> **Exercise requirements**
Restrict the output to the lines below starting at the one that contains "fixed_handle();" and ending at the one that contains "points = [vertex.co for vertex in NODES[node].data.vertices]", and restate them word for word, both ends included.

--- --- ---

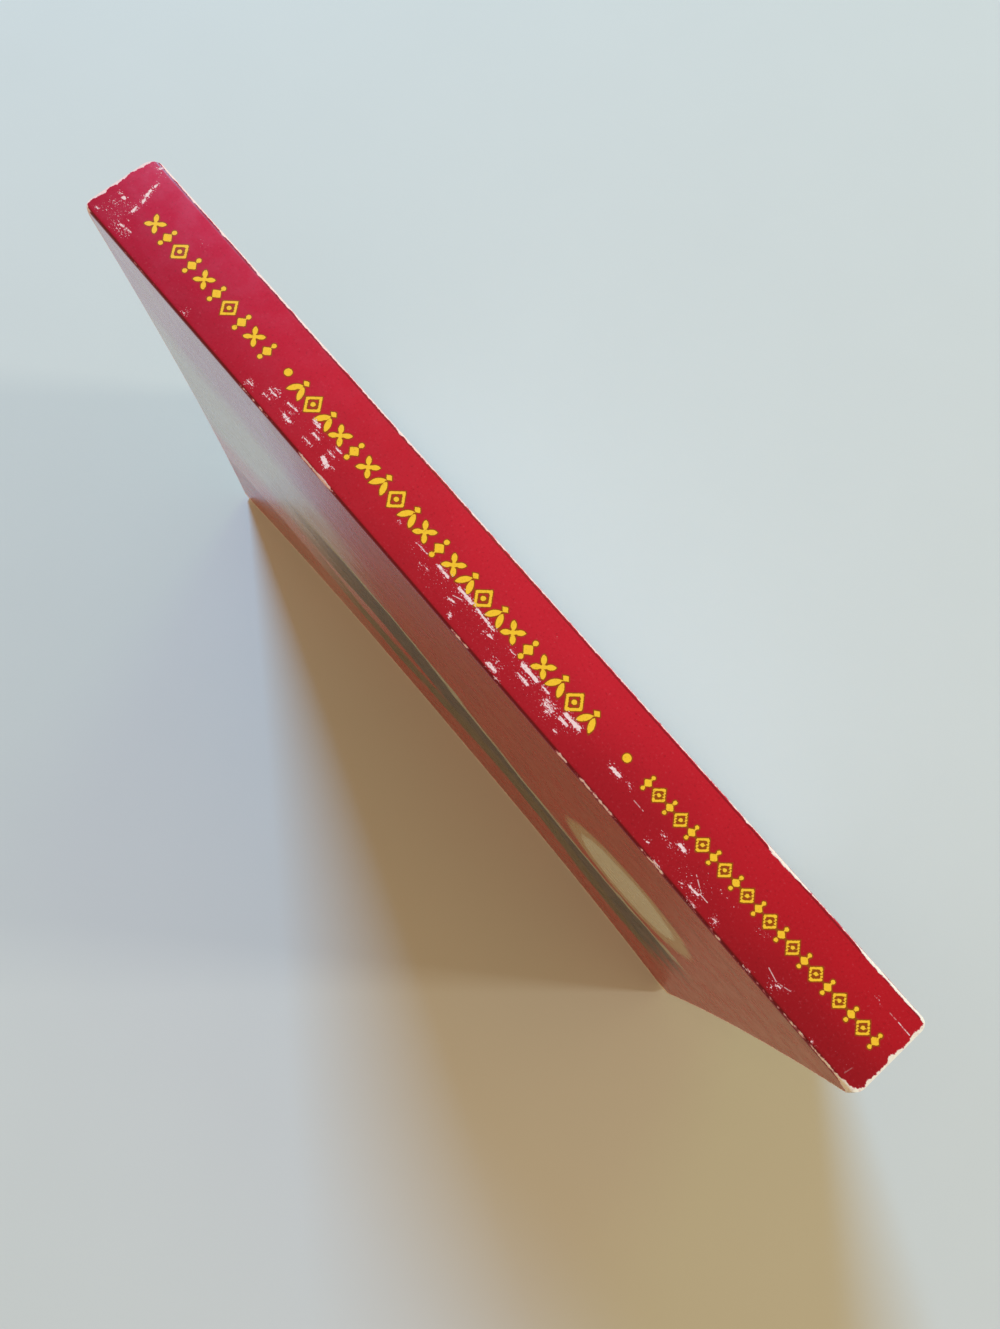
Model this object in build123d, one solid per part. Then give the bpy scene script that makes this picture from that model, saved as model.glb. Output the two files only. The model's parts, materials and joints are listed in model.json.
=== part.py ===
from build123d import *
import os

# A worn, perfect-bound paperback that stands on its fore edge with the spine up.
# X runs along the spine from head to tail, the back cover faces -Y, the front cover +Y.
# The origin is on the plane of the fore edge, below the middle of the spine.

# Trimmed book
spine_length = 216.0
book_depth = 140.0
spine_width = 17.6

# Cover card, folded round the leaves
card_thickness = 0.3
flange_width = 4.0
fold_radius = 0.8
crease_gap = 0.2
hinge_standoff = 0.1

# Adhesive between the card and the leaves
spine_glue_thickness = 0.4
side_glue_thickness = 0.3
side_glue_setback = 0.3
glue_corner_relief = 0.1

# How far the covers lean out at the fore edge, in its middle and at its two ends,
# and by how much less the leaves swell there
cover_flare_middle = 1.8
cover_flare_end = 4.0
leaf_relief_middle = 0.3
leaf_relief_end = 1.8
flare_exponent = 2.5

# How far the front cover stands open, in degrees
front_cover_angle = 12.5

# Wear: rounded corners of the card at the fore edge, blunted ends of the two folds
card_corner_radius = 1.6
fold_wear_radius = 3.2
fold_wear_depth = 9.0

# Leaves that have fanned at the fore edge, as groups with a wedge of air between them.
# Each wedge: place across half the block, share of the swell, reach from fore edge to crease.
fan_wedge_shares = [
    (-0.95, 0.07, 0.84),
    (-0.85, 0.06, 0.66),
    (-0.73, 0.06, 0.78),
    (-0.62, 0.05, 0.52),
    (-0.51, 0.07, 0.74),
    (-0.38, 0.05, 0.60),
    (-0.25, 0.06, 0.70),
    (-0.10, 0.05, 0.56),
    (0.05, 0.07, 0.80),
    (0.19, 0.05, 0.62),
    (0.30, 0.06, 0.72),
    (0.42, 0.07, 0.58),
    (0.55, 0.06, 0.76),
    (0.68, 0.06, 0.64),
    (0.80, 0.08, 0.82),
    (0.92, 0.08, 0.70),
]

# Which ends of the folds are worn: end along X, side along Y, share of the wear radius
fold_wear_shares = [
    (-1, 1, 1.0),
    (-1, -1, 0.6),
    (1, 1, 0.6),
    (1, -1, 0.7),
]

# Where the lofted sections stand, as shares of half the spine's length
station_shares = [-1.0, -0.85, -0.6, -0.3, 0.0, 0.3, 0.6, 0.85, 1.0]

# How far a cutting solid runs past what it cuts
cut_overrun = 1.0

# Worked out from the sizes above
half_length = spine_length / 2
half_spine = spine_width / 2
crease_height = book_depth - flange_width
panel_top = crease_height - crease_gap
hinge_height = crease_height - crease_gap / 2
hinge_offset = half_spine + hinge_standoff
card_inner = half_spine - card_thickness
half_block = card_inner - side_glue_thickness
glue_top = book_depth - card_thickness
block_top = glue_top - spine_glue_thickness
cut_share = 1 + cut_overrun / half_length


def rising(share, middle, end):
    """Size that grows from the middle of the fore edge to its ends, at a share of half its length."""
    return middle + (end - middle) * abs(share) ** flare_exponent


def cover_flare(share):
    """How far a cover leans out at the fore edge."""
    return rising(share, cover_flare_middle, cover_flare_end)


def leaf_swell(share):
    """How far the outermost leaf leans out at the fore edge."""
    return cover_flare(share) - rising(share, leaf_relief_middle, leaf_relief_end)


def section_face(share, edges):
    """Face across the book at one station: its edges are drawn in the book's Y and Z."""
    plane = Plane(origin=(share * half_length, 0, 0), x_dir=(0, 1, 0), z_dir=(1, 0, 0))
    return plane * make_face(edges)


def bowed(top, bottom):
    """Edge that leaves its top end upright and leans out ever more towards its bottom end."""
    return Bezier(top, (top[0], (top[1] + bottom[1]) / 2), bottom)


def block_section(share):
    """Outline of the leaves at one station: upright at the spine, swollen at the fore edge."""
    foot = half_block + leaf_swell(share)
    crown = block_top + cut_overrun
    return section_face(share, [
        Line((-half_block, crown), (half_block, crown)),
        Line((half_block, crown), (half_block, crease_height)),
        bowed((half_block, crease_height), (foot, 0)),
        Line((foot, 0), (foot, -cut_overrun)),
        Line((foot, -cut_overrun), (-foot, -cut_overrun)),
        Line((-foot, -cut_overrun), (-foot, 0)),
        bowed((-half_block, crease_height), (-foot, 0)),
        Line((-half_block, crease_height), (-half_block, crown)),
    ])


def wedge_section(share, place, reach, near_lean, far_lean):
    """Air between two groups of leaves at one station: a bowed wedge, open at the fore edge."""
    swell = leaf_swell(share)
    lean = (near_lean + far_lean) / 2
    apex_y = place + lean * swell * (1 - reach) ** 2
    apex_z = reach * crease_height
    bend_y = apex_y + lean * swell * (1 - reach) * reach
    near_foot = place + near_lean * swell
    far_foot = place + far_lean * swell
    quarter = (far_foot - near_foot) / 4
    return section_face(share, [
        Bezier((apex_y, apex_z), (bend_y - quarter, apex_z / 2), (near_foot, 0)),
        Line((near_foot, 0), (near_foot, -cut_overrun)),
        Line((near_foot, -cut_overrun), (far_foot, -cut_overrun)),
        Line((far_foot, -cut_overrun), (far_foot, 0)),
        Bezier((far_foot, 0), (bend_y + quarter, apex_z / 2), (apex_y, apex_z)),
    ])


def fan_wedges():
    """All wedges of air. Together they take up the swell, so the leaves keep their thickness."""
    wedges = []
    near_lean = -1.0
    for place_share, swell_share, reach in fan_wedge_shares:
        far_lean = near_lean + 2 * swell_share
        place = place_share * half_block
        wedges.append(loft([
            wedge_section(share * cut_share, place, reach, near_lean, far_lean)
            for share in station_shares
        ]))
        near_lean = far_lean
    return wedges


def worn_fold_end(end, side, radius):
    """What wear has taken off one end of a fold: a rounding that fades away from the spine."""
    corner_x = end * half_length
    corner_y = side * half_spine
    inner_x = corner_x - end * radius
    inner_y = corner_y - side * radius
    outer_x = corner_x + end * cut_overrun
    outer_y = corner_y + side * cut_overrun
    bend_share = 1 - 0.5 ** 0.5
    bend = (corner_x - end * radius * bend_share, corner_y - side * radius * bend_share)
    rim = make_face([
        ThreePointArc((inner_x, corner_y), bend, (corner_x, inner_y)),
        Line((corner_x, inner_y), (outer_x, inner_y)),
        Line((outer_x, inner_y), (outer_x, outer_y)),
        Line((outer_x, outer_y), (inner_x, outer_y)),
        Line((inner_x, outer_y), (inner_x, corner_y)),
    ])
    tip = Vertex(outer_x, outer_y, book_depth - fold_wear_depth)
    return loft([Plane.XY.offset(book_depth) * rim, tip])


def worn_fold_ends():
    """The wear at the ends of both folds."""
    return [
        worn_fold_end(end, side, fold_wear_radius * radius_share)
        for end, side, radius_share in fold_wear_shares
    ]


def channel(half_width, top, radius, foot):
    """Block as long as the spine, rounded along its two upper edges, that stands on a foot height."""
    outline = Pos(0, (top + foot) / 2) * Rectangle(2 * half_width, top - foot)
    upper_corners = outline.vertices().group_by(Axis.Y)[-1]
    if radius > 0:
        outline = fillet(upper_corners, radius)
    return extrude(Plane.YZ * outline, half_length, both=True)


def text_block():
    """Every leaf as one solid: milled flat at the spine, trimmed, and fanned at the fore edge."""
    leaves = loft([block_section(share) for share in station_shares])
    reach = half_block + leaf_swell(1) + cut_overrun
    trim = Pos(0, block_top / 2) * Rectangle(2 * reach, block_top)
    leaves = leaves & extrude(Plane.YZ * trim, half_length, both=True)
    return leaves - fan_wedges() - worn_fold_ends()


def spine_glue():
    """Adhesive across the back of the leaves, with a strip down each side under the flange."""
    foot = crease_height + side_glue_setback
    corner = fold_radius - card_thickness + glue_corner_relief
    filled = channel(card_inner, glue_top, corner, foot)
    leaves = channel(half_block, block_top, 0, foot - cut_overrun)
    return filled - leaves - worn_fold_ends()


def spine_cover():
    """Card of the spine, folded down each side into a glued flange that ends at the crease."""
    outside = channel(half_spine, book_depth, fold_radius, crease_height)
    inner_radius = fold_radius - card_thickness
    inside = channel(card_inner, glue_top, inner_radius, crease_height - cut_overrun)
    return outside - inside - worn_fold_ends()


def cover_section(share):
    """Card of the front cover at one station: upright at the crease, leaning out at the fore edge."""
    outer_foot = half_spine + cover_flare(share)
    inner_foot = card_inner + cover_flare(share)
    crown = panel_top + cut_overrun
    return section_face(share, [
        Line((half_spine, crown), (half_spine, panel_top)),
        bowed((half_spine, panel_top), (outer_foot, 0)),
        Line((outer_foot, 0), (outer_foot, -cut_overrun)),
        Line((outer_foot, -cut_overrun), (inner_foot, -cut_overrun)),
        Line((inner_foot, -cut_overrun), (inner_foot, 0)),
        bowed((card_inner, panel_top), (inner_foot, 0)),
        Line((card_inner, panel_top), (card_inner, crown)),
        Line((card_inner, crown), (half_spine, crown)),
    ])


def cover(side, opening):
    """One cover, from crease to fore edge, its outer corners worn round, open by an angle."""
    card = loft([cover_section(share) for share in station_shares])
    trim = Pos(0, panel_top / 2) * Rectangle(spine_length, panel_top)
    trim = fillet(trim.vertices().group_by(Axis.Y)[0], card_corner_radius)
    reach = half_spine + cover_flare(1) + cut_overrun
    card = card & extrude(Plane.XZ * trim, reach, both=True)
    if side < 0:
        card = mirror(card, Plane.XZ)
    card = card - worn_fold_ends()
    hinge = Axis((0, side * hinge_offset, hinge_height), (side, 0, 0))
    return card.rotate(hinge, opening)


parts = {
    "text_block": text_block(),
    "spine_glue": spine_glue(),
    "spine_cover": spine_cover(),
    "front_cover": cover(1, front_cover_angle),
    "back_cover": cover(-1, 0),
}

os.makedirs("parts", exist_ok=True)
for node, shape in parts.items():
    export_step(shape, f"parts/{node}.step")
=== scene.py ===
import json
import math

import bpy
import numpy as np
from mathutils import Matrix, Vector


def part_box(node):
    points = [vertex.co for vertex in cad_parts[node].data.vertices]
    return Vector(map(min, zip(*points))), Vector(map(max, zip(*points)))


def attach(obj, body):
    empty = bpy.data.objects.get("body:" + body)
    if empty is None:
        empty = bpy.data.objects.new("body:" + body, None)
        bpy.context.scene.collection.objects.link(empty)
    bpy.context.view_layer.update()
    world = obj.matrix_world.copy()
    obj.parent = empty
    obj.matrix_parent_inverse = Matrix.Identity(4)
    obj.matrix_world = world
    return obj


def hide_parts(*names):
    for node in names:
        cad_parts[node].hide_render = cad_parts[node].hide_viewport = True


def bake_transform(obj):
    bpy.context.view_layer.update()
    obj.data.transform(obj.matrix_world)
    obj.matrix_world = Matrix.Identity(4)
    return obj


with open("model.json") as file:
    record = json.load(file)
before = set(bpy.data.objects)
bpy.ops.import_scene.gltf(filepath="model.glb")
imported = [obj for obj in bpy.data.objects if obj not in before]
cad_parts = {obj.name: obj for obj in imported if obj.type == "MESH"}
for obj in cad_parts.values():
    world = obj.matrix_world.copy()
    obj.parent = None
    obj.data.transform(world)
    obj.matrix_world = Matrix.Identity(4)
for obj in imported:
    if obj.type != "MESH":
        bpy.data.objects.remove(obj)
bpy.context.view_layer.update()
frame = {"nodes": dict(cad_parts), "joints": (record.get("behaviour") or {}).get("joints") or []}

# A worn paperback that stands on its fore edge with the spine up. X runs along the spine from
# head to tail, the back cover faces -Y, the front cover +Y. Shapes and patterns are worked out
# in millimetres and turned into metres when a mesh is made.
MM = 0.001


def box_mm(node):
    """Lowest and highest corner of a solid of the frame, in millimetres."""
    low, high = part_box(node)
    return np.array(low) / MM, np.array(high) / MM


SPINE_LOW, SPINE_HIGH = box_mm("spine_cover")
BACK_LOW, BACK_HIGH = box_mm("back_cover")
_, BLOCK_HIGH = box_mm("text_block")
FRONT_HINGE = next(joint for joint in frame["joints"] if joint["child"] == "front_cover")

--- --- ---

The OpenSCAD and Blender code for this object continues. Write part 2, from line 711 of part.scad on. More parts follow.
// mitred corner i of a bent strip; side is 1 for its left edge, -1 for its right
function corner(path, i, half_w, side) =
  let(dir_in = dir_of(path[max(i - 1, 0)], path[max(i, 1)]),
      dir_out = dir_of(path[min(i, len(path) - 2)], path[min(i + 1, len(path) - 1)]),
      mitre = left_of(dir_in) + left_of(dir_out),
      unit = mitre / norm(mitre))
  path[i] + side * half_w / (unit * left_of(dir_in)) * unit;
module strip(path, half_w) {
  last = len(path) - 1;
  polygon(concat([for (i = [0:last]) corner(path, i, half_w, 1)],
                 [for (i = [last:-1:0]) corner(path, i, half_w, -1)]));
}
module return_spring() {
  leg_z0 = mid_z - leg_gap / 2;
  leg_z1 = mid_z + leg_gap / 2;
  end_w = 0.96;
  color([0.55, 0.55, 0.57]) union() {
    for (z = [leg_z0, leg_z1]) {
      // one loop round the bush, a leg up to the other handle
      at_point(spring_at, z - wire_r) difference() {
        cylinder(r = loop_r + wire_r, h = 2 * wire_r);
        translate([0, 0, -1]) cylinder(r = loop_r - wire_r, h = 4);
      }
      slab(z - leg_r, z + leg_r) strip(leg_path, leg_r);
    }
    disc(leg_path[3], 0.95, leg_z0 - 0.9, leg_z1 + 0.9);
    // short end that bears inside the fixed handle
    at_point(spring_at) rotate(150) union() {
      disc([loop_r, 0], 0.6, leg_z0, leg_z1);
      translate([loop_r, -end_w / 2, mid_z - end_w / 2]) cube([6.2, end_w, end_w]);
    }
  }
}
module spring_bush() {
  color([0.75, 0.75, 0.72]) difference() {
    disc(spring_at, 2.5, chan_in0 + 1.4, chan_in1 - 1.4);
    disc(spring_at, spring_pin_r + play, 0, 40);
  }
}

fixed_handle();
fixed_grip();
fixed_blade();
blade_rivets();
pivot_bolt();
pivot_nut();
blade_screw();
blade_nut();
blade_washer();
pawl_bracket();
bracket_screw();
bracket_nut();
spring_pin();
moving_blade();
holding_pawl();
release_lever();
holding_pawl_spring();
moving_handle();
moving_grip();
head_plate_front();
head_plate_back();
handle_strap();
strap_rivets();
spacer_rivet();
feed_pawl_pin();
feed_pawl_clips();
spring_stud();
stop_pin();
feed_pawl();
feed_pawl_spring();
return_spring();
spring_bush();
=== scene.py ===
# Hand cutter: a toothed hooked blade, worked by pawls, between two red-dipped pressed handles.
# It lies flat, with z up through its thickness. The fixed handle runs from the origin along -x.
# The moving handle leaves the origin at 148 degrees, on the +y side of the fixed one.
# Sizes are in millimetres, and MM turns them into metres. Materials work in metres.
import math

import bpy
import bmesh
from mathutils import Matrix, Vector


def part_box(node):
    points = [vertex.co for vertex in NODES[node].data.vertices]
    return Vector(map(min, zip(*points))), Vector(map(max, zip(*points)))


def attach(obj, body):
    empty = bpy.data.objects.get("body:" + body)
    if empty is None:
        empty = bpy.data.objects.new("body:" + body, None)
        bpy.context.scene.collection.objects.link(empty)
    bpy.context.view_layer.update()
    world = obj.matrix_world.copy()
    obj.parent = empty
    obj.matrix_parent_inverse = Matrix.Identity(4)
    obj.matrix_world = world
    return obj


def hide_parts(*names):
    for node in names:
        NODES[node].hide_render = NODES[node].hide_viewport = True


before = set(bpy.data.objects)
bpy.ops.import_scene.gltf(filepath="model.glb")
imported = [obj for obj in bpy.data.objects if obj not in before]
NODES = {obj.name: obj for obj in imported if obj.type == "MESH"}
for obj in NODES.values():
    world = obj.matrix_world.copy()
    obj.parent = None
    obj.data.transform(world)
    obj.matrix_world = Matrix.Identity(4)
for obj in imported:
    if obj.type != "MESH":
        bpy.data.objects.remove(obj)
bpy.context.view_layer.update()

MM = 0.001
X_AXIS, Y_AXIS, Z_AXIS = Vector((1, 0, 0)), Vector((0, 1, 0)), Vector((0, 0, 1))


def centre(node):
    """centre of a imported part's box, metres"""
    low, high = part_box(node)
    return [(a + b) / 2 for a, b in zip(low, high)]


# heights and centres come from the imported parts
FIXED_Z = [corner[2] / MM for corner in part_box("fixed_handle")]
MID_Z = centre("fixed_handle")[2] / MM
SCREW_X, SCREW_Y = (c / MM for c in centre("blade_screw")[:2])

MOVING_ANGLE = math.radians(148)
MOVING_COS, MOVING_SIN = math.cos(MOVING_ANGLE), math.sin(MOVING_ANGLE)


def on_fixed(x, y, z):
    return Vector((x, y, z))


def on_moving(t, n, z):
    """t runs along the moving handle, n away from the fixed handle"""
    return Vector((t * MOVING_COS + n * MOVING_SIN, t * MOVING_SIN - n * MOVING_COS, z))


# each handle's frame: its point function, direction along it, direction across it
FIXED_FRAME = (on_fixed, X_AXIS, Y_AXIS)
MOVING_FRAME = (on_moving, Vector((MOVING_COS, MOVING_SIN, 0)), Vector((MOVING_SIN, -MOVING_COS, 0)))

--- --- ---

> **Response for this exercise**
fixed_handle();
fixed_grip();
fixed_blade();
blade_rivets();
pivot_bolt();
pivot_nut();
blade_screw();
blade_nut();
blade_washer();
pawl_bracket();
bracket_screw();
bracket_nut();
spring_pin();
moving_blade();
holding_pawl();
release_lever();
holding_pawl_spring();
moving_handle();
moving_grip();
head_plate_front();
head_plate_back();
handle_strap();
strap_rivets();
spacer_rivet();
feed_pawl_pin();
feed_pawl_clips();
spring_stud();
stop_pin();
feed_pawl();
feed_pawl_spring();
return_spring();
spring_bush();
=== scene.py ===
# Hand cutter: a toothed hooked blade, worked by pawls, between two red-dipped pressed handles.
# It lies flat, with z up through its thickness. The fixed handle runs from the origin along -x.
# The moving handle leaves the origin at 148 degrees, on the +y side of the fixed one.
# Sizes are in millimetres, and MM turns them into metres. Materials work in metres.
import math

import bpy
import bmesh
from mathutils import Matrix, Vector


def part_box(node):
    points = [vertex.co for vertex in NODES[node].data.vertices]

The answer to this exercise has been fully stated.